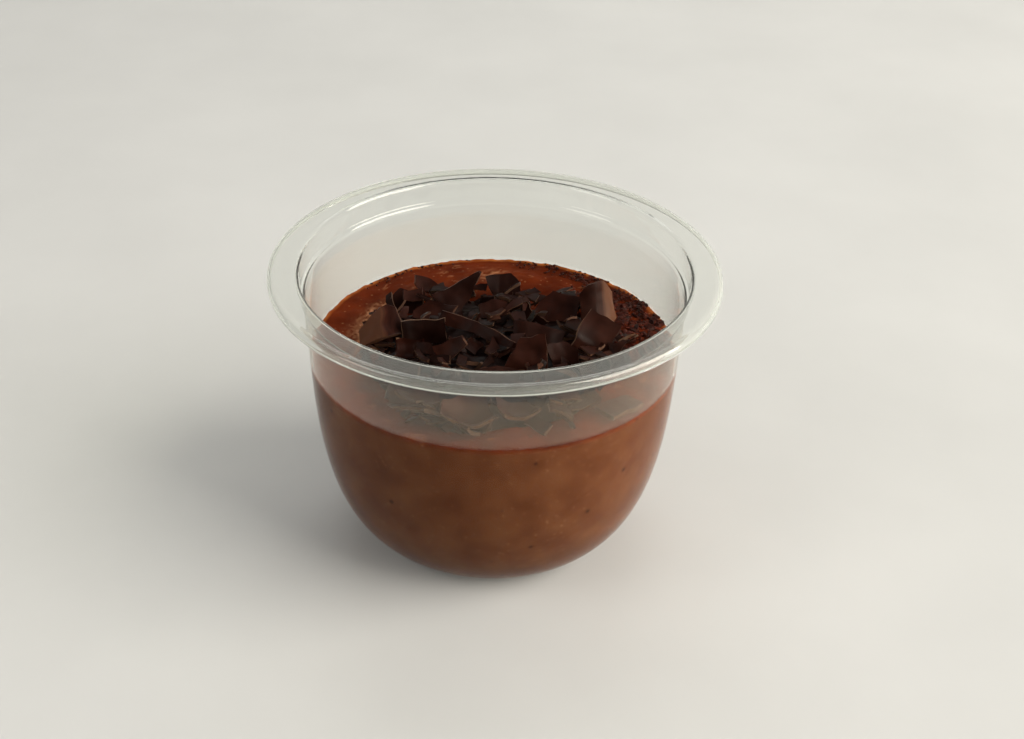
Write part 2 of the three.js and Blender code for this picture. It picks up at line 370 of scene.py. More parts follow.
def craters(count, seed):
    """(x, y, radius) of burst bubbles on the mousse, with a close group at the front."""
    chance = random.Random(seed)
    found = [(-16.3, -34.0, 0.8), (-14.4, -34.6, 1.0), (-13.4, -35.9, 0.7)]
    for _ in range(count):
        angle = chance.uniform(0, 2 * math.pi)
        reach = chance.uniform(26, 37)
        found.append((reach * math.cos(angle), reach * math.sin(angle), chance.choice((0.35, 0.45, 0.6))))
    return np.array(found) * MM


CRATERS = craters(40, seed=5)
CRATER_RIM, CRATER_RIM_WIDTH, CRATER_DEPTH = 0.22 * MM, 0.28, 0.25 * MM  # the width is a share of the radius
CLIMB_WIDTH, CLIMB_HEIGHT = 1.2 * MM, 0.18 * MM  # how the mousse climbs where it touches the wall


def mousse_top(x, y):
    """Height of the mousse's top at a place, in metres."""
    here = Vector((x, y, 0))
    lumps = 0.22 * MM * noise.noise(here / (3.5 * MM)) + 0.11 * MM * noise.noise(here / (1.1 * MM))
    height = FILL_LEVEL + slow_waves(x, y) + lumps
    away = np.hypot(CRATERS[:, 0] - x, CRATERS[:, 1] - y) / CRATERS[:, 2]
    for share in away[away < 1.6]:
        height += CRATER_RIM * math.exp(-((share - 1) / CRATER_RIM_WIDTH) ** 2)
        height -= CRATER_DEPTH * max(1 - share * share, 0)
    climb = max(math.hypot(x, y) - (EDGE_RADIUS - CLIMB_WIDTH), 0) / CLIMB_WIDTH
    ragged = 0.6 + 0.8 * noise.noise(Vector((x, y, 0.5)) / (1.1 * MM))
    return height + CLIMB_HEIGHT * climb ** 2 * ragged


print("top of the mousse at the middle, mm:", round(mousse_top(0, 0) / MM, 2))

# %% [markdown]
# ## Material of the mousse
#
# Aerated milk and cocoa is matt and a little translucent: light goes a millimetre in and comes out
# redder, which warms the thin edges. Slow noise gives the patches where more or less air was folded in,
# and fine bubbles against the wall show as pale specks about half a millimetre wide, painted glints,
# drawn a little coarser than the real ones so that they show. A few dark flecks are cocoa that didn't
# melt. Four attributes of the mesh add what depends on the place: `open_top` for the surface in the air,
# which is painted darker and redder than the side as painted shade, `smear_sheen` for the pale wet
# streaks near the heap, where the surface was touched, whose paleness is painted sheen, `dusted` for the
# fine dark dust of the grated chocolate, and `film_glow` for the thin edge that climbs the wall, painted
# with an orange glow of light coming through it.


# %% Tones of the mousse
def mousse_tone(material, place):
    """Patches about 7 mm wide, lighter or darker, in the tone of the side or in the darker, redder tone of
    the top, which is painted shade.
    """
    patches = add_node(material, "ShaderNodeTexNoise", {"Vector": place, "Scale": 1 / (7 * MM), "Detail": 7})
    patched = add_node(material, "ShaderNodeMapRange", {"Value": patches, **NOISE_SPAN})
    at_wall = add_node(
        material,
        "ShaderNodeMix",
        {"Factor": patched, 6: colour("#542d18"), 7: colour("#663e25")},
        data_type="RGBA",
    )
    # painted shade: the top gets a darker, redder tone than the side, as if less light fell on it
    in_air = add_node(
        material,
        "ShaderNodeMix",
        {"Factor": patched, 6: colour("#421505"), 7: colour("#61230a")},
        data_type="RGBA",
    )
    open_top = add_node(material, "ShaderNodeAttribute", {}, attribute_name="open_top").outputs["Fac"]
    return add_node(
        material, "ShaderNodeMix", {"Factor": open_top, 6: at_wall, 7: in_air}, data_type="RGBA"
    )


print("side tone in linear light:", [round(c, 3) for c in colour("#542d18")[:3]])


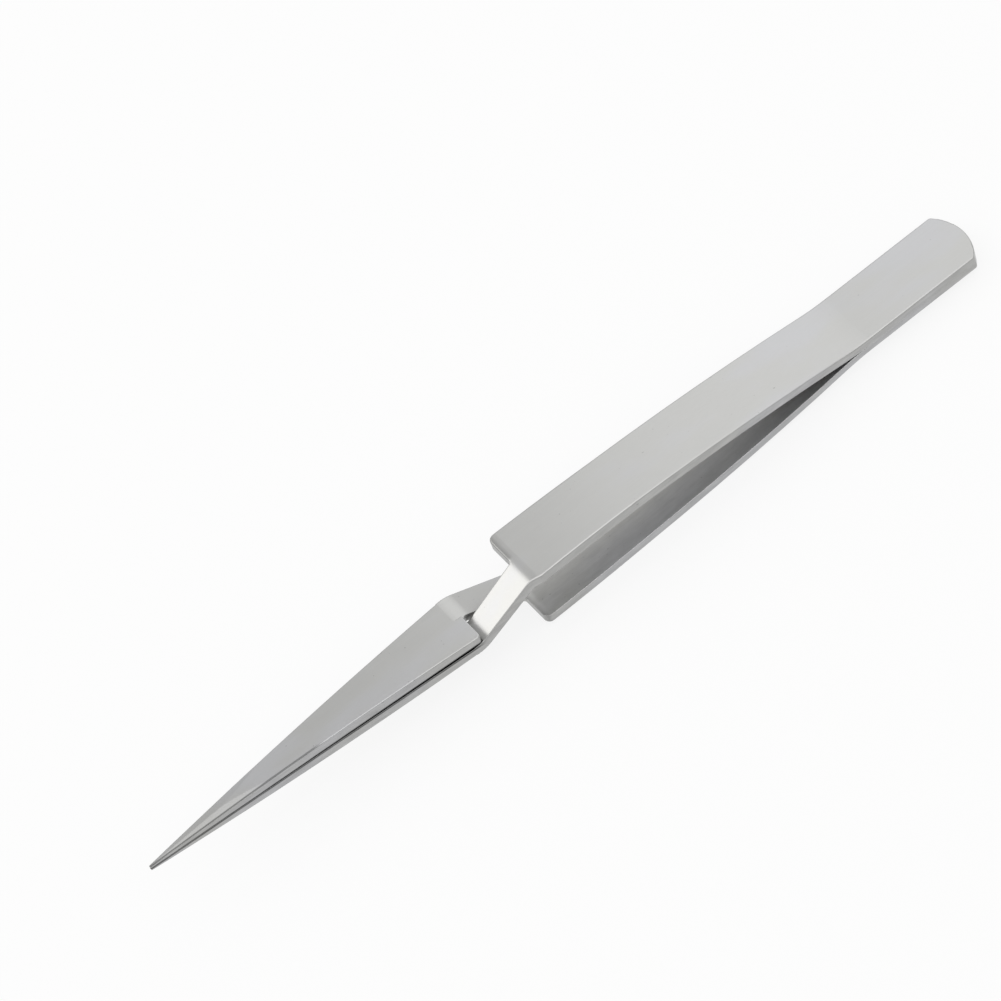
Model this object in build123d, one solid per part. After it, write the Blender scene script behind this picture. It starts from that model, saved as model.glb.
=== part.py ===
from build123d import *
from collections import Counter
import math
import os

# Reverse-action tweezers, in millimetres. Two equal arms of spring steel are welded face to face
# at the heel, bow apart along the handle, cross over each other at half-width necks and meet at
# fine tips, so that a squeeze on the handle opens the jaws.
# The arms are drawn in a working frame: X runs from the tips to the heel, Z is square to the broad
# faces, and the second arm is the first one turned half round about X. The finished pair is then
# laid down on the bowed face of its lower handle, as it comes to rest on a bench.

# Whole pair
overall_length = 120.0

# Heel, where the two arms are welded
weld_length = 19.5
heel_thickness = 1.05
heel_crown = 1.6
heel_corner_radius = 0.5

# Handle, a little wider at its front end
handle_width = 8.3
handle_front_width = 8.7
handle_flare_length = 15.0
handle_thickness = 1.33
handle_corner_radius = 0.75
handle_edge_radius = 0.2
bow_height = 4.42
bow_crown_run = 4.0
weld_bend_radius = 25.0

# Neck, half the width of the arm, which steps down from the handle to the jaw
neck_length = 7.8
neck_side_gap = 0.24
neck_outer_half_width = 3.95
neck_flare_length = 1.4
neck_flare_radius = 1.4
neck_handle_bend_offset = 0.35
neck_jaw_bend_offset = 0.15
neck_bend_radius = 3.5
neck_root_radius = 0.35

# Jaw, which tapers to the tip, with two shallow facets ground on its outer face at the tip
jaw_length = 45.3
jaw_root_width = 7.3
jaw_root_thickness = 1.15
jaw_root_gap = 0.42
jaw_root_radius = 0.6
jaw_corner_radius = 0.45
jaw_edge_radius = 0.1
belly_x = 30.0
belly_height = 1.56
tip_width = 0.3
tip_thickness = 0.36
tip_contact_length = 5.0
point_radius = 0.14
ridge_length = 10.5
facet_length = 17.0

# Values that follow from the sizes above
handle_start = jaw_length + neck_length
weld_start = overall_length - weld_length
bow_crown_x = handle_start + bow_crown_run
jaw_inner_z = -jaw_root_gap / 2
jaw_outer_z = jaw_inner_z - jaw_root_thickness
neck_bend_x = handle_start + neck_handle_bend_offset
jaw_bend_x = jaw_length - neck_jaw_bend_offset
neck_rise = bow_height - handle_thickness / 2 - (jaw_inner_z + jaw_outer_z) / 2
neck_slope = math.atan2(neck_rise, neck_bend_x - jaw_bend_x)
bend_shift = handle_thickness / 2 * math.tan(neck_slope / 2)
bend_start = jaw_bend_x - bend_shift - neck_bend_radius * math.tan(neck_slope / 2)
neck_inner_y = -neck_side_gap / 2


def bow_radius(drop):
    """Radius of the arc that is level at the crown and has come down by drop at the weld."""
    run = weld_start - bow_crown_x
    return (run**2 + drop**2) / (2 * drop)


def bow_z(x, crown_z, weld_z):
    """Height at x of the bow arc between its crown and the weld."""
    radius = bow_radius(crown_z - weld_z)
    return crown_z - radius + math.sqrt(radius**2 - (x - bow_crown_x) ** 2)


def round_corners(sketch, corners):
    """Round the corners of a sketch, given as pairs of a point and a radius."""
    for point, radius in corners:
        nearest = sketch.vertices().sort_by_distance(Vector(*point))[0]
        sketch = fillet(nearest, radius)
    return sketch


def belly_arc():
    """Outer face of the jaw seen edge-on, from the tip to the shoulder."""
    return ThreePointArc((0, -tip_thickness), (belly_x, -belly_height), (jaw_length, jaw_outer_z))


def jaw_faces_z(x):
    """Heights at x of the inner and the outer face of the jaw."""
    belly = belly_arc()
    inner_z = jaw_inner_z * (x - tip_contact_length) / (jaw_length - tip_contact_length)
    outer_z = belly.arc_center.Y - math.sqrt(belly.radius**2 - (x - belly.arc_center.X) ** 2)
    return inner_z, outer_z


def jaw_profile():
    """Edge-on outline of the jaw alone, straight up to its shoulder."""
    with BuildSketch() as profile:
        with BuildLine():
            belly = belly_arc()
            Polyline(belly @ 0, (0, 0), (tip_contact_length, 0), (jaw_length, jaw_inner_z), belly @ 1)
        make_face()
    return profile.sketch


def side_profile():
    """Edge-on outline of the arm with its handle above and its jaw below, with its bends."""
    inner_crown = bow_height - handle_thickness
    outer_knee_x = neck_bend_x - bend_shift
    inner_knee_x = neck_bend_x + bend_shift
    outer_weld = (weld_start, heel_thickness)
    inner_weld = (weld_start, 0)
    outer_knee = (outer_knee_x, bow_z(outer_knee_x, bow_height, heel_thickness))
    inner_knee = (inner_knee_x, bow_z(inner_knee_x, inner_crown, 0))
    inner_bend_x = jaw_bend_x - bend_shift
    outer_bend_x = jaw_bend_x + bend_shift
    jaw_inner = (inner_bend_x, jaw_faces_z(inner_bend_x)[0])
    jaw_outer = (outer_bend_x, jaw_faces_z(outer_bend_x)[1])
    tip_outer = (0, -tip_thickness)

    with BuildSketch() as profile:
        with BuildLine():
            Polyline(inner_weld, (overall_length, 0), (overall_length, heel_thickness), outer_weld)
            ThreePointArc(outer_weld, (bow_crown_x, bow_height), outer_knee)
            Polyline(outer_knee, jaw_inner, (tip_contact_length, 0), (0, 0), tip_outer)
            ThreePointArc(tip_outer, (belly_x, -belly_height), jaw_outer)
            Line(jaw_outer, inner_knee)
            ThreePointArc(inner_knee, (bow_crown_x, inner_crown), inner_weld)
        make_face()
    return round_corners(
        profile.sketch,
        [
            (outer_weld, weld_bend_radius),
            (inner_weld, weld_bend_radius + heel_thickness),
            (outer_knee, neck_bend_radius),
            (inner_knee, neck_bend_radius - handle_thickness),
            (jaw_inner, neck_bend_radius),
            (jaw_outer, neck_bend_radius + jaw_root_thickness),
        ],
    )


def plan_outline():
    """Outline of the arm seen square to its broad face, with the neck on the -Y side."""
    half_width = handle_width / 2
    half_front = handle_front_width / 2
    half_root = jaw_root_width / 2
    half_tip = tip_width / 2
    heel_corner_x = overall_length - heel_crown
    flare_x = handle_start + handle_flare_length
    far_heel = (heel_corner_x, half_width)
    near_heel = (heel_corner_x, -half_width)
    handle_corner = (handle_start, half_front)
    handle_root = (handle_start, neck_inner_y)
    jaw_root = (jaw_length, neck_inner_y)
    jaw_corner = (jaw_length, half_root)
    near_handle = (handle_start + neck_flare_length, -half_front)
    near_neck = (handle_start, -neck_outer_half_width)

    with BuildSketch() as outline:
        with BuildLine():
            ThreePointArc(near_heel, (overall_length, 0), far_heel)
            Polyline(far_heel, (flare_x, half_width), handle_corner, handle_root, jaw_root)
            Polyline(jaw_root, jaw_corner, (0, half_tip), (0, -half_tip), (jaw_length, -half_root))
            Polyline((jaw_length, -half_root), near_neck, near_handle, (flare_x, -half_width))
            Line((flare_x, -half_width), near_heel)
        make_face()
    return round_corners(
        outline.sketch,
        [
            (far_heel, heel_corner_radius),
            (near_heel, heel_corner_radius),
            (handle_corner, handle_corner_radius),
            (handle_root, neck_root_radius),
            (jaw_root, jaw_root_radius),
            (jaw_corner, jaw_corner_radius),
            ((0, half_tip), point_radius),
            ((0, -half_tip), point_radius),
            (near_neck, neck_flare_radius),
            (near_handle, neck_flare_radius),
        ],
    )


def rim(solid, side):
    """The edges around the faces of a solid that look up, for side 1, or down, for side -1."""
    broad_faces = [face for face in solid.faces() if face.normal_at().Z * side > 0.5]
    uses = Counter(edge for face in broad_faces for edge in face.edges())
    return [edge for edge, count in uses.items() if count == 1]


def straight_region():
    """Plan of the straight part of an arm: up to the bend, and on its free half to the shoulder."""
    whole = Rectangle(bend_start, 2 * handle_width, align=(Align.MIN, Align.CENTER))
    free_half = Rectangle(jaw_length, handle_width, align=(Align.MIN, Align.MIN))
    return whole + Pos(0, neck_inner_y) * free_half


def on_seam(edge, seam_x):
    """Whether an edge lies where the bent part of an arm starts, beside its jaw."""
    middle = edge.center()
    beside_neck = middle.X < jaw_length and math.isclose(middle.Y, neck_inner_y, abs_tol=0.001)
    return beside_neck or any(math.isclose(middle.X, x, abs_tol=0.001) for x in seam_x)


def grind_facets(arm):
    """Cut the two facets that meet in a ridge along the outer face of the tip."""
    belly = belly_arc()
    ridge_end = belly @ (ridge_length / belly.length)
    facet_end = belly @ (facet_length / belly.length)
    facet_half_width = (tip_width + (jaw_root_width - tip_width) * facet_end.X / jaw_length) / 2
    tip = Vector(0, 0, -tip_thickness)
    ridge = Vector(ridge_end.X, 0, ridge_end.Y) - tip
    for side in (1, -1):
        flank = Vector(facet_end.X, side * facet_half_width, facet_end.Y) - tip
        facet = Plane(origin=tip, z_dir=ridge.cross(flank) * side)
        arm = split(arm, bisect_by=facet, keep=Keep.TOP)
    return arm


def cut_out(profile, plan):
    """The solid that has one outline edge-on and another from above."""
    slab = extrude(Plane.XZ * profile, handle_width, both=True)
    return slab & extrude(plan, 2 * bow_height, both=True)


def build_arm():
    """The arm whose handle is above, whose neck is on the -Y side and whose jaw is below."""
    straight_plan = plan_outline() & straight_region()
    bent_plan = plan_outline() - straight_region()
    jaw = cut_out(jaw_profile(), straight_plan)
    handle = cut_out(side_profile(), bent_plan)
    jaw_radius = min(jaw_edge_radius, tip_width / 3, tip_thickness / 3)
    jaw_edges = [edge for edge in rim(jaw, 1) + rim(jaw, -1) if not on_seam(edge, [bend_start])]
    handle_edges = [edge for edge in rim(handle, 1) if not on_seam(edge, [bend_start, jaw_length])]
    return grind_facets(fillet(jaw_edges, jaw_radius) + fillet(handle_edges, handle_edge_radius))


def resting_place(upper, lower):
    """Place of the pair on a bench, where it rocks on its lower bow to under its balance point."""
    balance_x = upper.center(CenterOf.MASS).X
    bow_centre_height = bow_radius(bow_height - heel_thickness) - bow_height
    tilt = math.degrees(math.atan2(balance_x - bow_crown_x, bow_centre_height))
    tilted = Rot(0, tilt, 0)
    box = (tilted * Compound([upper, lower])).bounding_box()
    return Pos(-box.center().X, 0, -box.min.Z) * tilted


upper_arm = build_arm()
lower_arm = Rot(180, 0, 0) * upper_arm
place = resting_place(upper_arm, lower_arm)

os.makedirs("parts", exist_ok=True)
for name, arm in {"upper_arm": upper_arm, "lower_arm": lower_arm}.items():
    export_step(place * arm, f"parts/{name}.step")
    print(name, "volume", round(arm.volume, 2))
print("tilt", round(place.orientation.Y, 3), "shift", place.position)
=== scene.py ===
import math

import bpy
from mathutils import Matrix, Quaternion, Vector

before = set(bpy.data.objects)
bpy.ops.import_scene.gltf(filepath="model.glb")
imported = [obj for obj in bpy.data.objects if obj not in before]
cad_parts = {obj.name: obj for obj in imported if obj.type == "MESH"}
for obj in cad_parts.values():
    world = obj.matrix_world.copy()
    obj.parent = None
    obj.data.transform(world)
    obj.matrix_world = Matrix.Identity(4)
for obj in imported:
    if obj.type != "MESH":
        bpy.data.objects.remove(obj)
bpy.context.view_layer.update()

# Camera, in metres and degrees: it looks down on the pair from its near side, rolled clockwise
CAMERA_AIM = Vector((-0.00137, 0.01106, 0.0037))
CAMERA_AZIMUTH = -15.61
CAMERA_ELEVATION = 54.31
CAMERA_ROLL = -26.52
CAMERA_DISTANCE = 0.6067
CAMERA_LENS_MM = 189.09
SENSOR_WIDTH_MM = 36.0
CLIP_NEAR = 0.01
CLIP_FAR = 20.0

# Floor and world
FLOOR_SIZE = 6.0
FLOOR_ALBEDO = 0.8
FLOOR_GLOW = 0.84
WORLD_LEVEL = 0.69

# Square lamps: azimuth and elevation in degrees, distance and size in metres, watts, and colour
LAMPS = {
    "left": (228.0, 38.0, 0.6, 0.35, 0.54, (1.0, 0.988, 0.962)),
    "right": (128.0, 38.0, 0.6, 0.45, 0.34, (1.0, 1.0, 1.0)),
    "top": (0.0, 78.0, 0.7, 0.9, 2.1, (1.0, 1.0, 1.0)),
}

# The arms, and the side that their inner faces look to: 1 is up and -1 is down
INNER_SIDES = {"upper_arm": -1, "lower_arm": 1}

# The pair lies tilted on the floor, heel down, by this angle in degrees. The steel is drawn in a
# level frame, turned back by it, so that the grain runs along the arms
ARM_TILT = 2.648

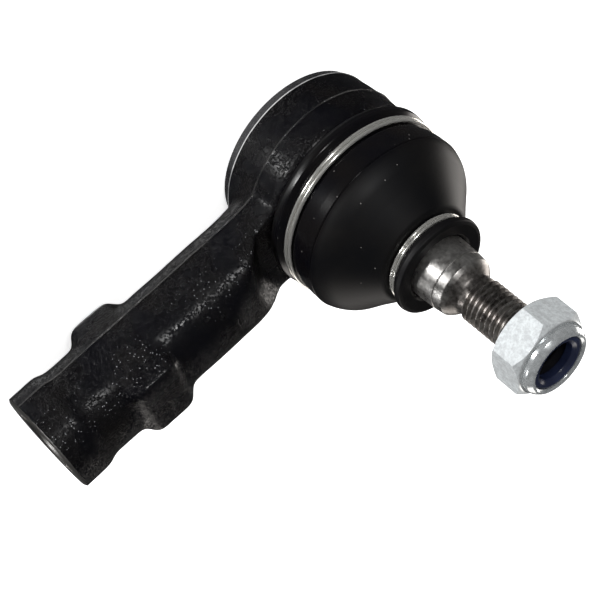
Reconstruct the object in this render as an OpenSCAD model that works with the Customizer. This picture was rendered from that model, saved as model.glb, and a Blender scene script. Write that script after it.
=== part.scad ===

-.-.-

YOUR TASK » Emit verbatim the lines running from the one with "Reconstruct the object" through the last line of the data, both endpoints inclusive.

TASK RESULT »
Reconstruct the object in this render as an OpenSCAD model that works with the Customizer. This picture was rendered from that model, saved as model.glb, and a Blender scene script. Write that script after it.
=== part.scad ===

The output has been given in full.